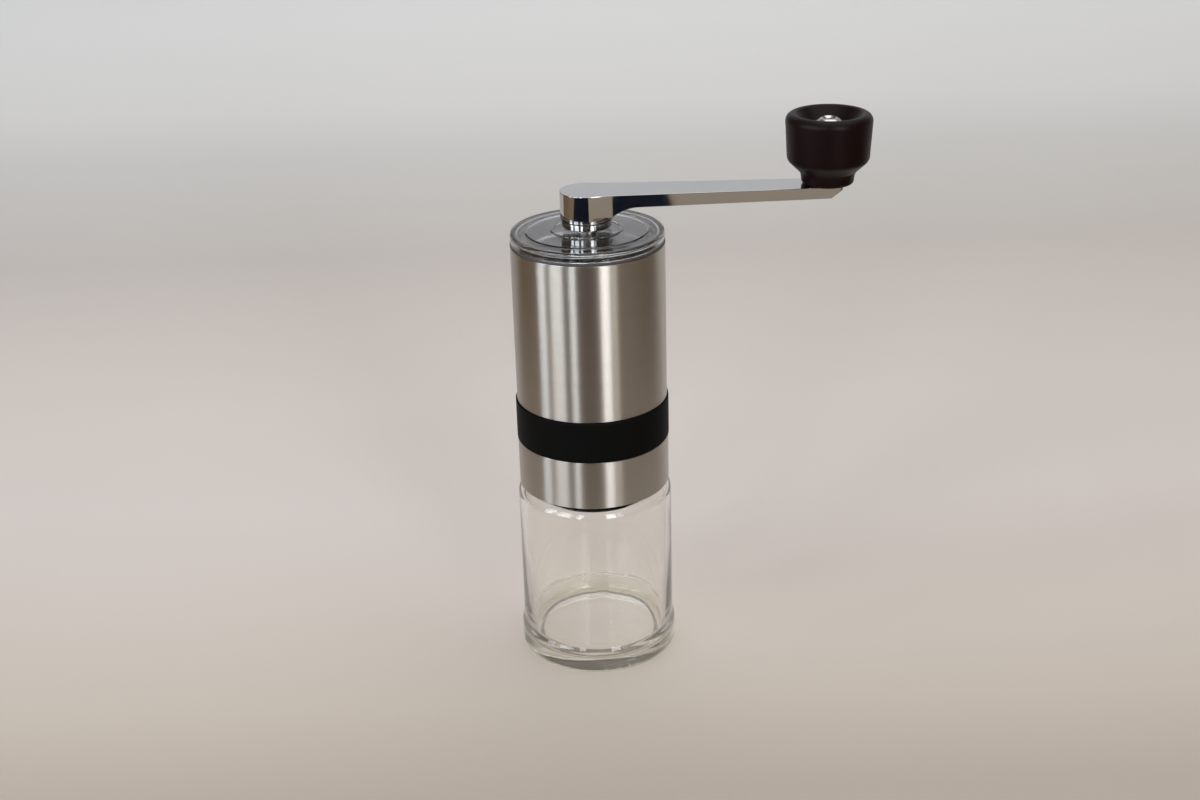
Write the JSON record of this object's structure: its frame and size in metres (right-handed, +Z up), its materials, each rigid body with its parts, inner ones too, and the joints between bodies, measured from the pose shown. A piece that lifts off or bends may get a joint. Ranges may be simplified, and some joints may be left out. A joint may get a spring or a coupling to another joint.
{
  "type": "manual coffee grinder",
  "caption": "Tall round manual coffee grinder: glass jar below, steel-clad hopper above, clear lid, conical burrs on a shaft, and a crank arm with a turning knob.",
  "frame": {"origin": "centre of the flat ring that the jar stands on", "axes": "+Z up along the grinder's own axis, +X along the crank arm at rest"},
  "size_m": [0.1406, 0.0644, 0.2238],
  "materials": {
    "jar_glass": "clear, faintly green in the thick heel",
    "gasket_silicone": "matt, milky",
    "band_silicone": "matt black",
    "brushed_steel": "fine brushing round the tube",
    "hopper_plastic": "smooth satin",
    "inner_plastic": "satin moulding",
    "bush_plastic": "natural acetal",
    "nut_plastic": "satin moulding",
    "clear_plastic": "clear and polished",
    "ceramic": "matt white",
    "screw_steel": "plain zinc plated",
    "shaft_steel": "ground",
    "spring_steel": "drawn wire and thin strip",
    "brass": "turned",
    "crank_chrome": "polished",
    "knob_plastic": "satin, very dark brown",
    "black_steel": "blackened and polished"
  },
  "bodies": {
    "jar": {"glass_jar": "jar_glass"},
    "gasket": {"jar_gasket": "gasket_silicone"},
    "housing": {"grinding_head": "inner_plastic", "lower_sleeve": "brushed_steel", "grip_band": "band_silicone", "upper_sleeve": "brushed_steel", "hopper": "hopper_plastic", "lower_bridge": "inner_plastic", "lower_bush": "bush_plastic", "upper_bridge": "inner_plastic", "upper_bush": "bush_plastic", "housing_screws": "screw_steel", "outer_burr": "ceramic", "burr_retainer": "inner_plastic", "retainer_screws": "screw_steel"},
    "drive": {"drive_shaft": "shaft_steel", "thrust_washer": "shaft_steel", "spring_washer": "shaft_steel", "burr_spring": "spring_steel"},
    "burr_set": {"inner_burr": "ceramic", "burr_carrier": "inner_plastic", "click_plate": "spring_steel"},
    "adjuster": {"adjusting_nut": "nut_plastic", "nut_insert": "brass"},
    "crank": {"crank_arm": "crank_chrome", "knob_bush": "shaft_steel", "knob_washer": "shaft_steel", "knob_screw": "black_steel"},
    "turning_knob": {"knob": "knob_plastic"},
    "lid_body": {"lid": "clear_plastic"}
  },
  "joints": [
    {"name": "housing_rise", "type": "slide", "parent": "jar", "child": "gasket", "axis": [0, 0, 1], "range_m": [0, 0.0351]},
    {"name": "housing_turn", "type": "hinge", "parent": "gasket", "child": "housing", "pos_m": [0, 0, 0], "axis": [0, 0, 1], "range_deg": [0, 900]},
    {"name": "drive_spin", "type": "hinge", "parent": "housing", "child": "drive", "pos_m": [0, 0, 0], "axis": [0, 0, 1], "continuous": true},
    {"name": "burr_shift", "type": "slide", "parent": "drive", "child": "burr_set", "axis": [0, 0, 1], "range_m": [-0.0012, 0.0004], "deforming": ["burr_spring"]},
    {"name": "adjuster_turn", "type": "hinge", "parent": "burr_set", "child": "adjuster", "pos_m": [0, 0, 0], "axis": [0, 0, 1], "range_deg": [-541, 181]},
    {"name": "crank_lift", "type": "slide", "parent": "drive", "child": "crank", "axis": [0, 0, 1], "range_m": [0, 0.06]},
    {"name": "lid_lift", "type": "slide", "parent": "housing", "child": "lid_body", "axis": [0, 0, 1], "range_m": [0, 0.03]},
    {"name": "knob_spin", "type": "hinge", "parent": "crank", "child": "turning_knob", "pos_m": [0.092, 0, 0], "axis": [0, 0, 1], "continuous": true}
  ],
  "couplings": [
    {"joint": "housing_rise", "follows": "housing_turn", "m_per_rad": 0.0022282},
    {"joint": "adjuster_turn", "follows": "burr_shift", "rad_per_m": 7854},
    {"joint": "lid_lift", "follows": "crank_lift", "ratio": 0.5}
  ]
}
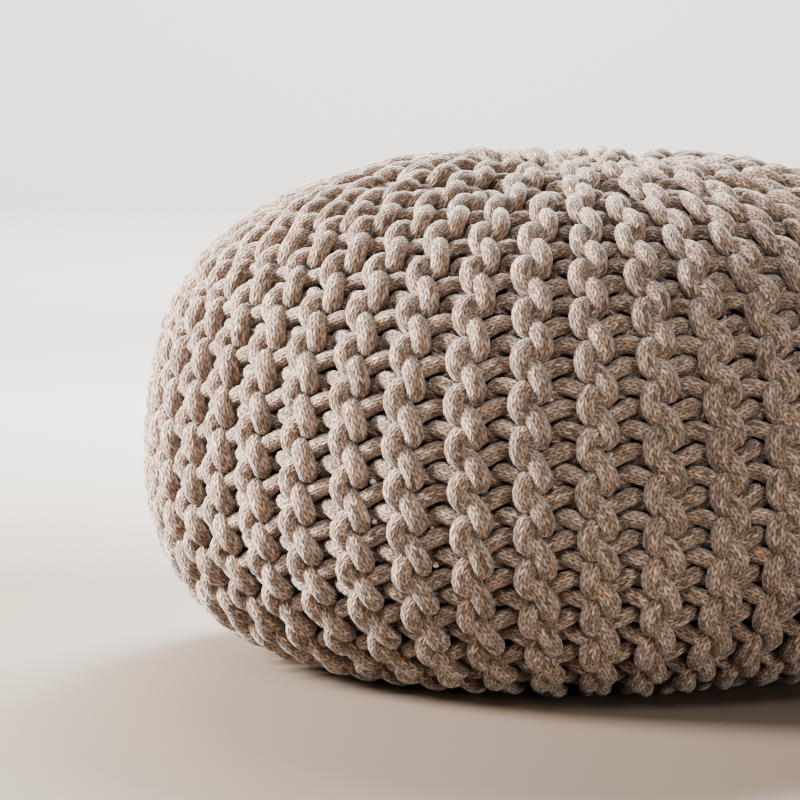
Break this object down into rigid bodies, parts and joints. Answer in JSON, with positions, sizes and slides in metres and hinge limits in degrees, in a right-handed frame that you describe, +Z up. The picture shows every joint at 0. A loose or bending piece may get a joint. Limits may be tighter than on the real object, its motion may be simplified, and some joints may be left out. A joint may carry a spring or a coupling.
{
  "type": "knitted pouf",
  "caption": "Round, squat floor pouf: a filled cover hand knitted from thick cotton cord, with raised ridges that run from the base over the side to the drawn-in middle of the top.",
  "frame": {"origin": "middle of the flat base, on the floor", "axes": "+Z up, from the middle of the base to the drawn-in middle of the top; +X and +Y along the floor, with the side in the picture facing -Y"},
  "size_m": [0.5392, 0.5408, 0.3163],
  "materials": {
    "cotton_cord": "matte heathered taupe cotton: soft plaited cord about 10 mm thick with paler and darker fibres mixed in, knitted in garter stitch"
  },
  "bodies": {
    "root": {"knitted_pouf": "cotton_cord"}
  },
  "joints": []
}
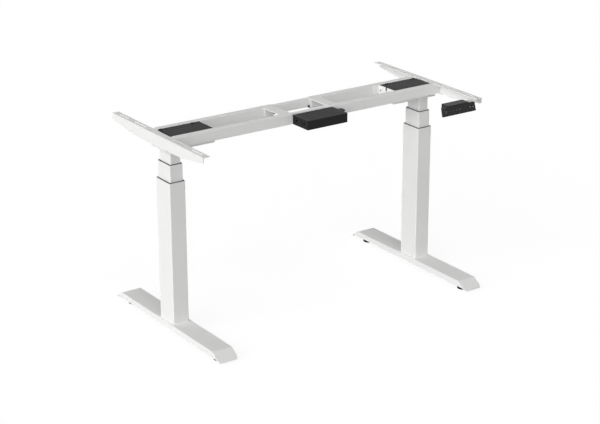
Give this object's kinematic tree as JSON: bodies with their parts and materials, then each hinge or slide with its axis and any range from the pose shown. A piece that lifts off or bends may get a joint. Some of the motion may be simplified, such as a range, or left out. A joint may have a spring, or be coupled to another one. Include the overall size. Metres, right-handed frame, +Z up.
{
  "type": "standing desk frame",
  "caption": "Electric standing desk frame with telescopic columns on long feet, a beam that pulls out in width, slotted side brackets, a control box and a handset.",
  "frame": {"origin": "on the floor, under the middle of the frame (half way between the side brackets' outsides and between the feet's ends), at the height and width in the picture", "axes": "+X along the beam towards the side with the handset, -Y towards the user, +Z up"},
  "size_m": [1.169, 0.7, 0.7265],
  "materials": {
    "white_powder_coat": "fine satin powder coat",
    "black_powder_coat": "satin",
    "black_plastic": "fine grained",
    "grey_plastic": "matt",
    "key_plastic": "matt",
    "steel": "bright",
    "black_steel": "blackened",
    "brass": "machined",
    "gearbox_aluminium": "cast",
    "motor_steel": "satin",
    "circuit_board": "solder resist"
  },
  "bodies": {
    "left_leg": {"left_foot": "white_powder_coat", "left_outer_tube": "white_powder_coat", "left_outer_collar": "grey_plastic", "left_fixed_screw": "steel", "left_column_bolts": "steel"},
    "left_front_pad": {"left_front_levelling_foot": "black_plastic"},
    "left_rear_pad": {"left_rear_levelling_foot": "black_plastic"},
    "left_middle": {"left_middle_tube": "white_powder_coat", "left_middle_glides": "grey_plastic"},
    "left_turning_screw": {"left_hollow_screw": "steel"},
    "left_shaft": {"left_drive_shaft": "steel"},
    "left_top": {"left_inner_tube": "white_powder_coat", "left_inner_nut_block": "brass", "left_gearbox": "gearbox_aluminium", "left_motor": "motor_steel", "left_motor_housing": "white_powder_coat", "left_motor_cover": "black_powder_coat", "left_frame_screws": "black_steel", "left_side_bracket": "white_powder_coat", "left_front_rail": "white_powder_coat", "left_rear_rail": "white_powder_coat", "left_cross_plate": "white_powder_coat"},
    "right_leg": {"right_foot": "white_powder_coat", "right_outer_tube": "white_powder_coat", "right_outer_collar": "grey_plastic", "right_fixed_screw": "steel", "right_column_bolts": "steel"},
    "right_front_pad": {"right_front_levelling_foot": "black_plastic"},
    "right_rear_pad": {"right_rear_levelling_foot": "black_plastic"},
    "right_middle": {"right_middle_tube": "white_powder_coat", "right_middle_glides": "grey_plastic"},
    "right_turning_screw": {"right_hollow_screw": "steel"},
    "right_shaft": {"right_drive_shaft": "steel"},
    "right_top": {"right_inner_tube": "white_powder_coat", "right_inner_nut_block": "brass", "right_gearbox": "gearbox_aluminium", "right_motor": "motor_steel", "right_motor_housing": "white_powder_coat", "right_motor_cover": "black_powder_coat", "right_frame_screws": "black_steel", "right_side_bracket": "white_powder_coat", "right_front_rail": "white_powder_coat", "right_rear_rail": "white_powder_coat", "right_cross_plate": "white_powder_coat", "handset_shell": "black_plastic", "handset_back": "black_plastic", "handset_circuit_board": "circuit_board"},
    "centre": {"front_inner_rail": "white_powder_coat", "rear_inner_rail": "white_powder_coat", "centre_screws": "black_steel", "control_box_base": "black_plastic", "control_box_lid": "black_plastic", "control_circuit_board": "circuit_board"},
    "memory_key": {"key_memory": "key_plastic"},
    "key_1": {"key_1": "key_plastic"},
    "key_2": {"key_2": "key_plastic"},
    "key_3": {"key_3": "key_plastic"},
    "key_4": {"key_4": "key_plastic"},
    "down_key": {"key_down": "key_plastic"},
    "up_key": {"key_up": "key_plastic"}
  },
  "joints": [
    {"name": "lift", "type": "slide", "parent": "left_leg", "child": "left_middle", "axis": [0, 0, 1], "range_m": [-0.05, 0.275]},
    {"name": "left_upper_lift", "type": "slide", "parent": "left_middle", "child": "left_top", "axis": [0, 0, 1], "range_m": [-0.05, 0.275]},
    {"name": "left_width", "type": "slide", "parent": "left_top", "child": "centre", "axis": [1, 0, 0], "range_m": [0, 0.2605]},
    {"name": "right_width", "type": "slide", "parent": "centre", "child": "right_top", "axis": [1, 0, 0], "range_m": [0, 0.2605]},
    {"name": "right_upper_lift", "type": "slide", "parent": "right_top", "child": "right_middle", "axis": [0, 0, -1], "range_m": [-0.05, 0.275]},
    {"name": "right_lower_lift", "type": "slide", "parent": "right_middle", "child": "right_leg", "axis": [0, 0, -1], "range_m": [-0.05, 0.275]},
    {"name": "left_screw_turn", "type": "hinge", "parent": "left_middle", "child": "left_turning_screw", "pos_m": [-0.5325, 0, 0.3], "axis": [0, 0, 1], "range_deg": [-2260, 12400]},
    {"name": "left_shaft_turn", "type": "hinge", "parent": "left_top", "child": "left_shaft", "pos_m": [-0.5325, 0, 0.6], "axis": [0, 0, 1], "range_deg": [-2260, 12400]},
    {"name": "left_front_levelling", "type": "slide", "parent": "left_leg", "child": "left_front_pad", "axis": [0, 0, -1], "range_m": [-0.003, 0.006]},
    {"name": "left_rear_levelling", "type": "slide", "parent": "left_leg", "child": "left_rear_pad", "axis": [0, 0, -1], "range_m": [-0.003, 0.006]},
    {"name": "right_screw_turn", "type": "hinge", "parent": "right_middle", "child": "right_turning_screw", "pos_m": [0.5325, 0, 0.3], "axis": [0, 0, 1], "range_deg": [-2260, 12400]},
    {"name": "right_shaft_turn", "type": "hinge", "parent": "right_top", "child": "right_shaft", "pos_m": [0.5325, 0, 0.6], "axis": [0, 0, 1], "range_deg": [-2260, 12400]},
    {"name": "right_front_levelling", "type": "slide", "parent": "right_leg", "child": "right_front_pad", "axis": [0, 0, -1], "range_m": [-0.003, 0.006]},
    {"name": "right_rear_levelling", "type": "slide", "parent": "right_leg", "child": "right_rear_pad", "axis": [0, 0, -1], "range_m": [-0.003, 0.006]},
    {"name": "press_memory", "type": "slide", "parent": "right_top", "child": "memory_key", "axis": [0, 0.9799, -0.1994], "range_m": [0, 0.0005], "stiffness_N_per_m": 600},
    {"name": "press_1", "type": "slide", "parent": "right_top", "child": "key_1", "axis": [0, 0.9799, -0.1994], "range_m": [0, 0.0005], "stiffness_N_per_m": 600},
    {"name": "press_2", "type": "slide", "parent": "right_top", "child": "key_2", "axis": [0, 0.9799, -0.1994], "range_m": [0, 0.0005], "stiffness_N_per_m": 600},
    {"name": "press_3", "type": "slide", "parent": "right_top", "child": "key_3", "axis": [0, 0.9799, -0.1994], "range_m": [0, 0.0005], "stiffness_N_per_m": 600},
    {"name": "press_4", "type": "slide", "parent": "right_top", "child": "key_4", "axis": [0, 0.9799, -0.1994], "range_m": [0, 0.0005], "stiffness_N_per_m": 600},
    {"name": "press_down", "type": "slide", "parent": "right_top", "child": "down_key", "axis": [0, 0.9799, -0.1994], "range_m": [0, 0.0005], "stiffness_N_per_m": 600},
    {"name": "press_up", "type": "slide", "parent": "right_top", "child": "up_key", "axis": [0, 0.9799, -0.1994], "range_m": [0, 0.0005], "stiffness_N_per_m": 600}
  ],
  "couplings": [
    {"joint": "left_upper_lift", "follows": "lift", "ratio": 1},
    {"joint": "right_upper_lift", "follows": "lift", "ratio": 1},
    {"joint": "right_lower_lift", "follows": "lift", "ratio": 1},
    {"joint": "left_screw_turn", "follows": "lift", "rad_per_m": 785.4},
    {"joint": "left_shaft_turn", "follows": "lift", "rad_per_m": 785.4},
    {"joint": "right_screw_turn", "follows": "lift", "rad_per_m": 785.4},
    {"joint": "right_shaft_turn", "follows": "lift", "rad_per_m": 785.4}
  ]
}
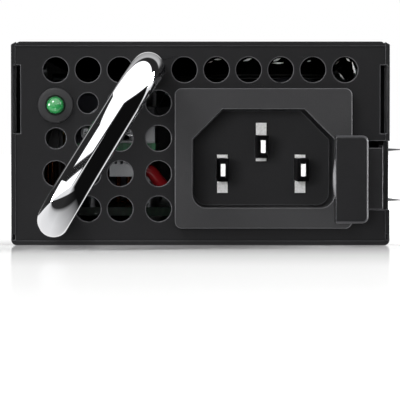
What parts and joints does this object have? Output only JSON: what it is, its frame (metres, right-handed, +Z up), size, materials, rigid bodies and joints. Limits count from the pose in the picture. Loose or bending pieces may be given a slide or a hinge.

§ Exercise objective
Find every line holding the word "joints"; give their count and nothing else.

§ Final result
6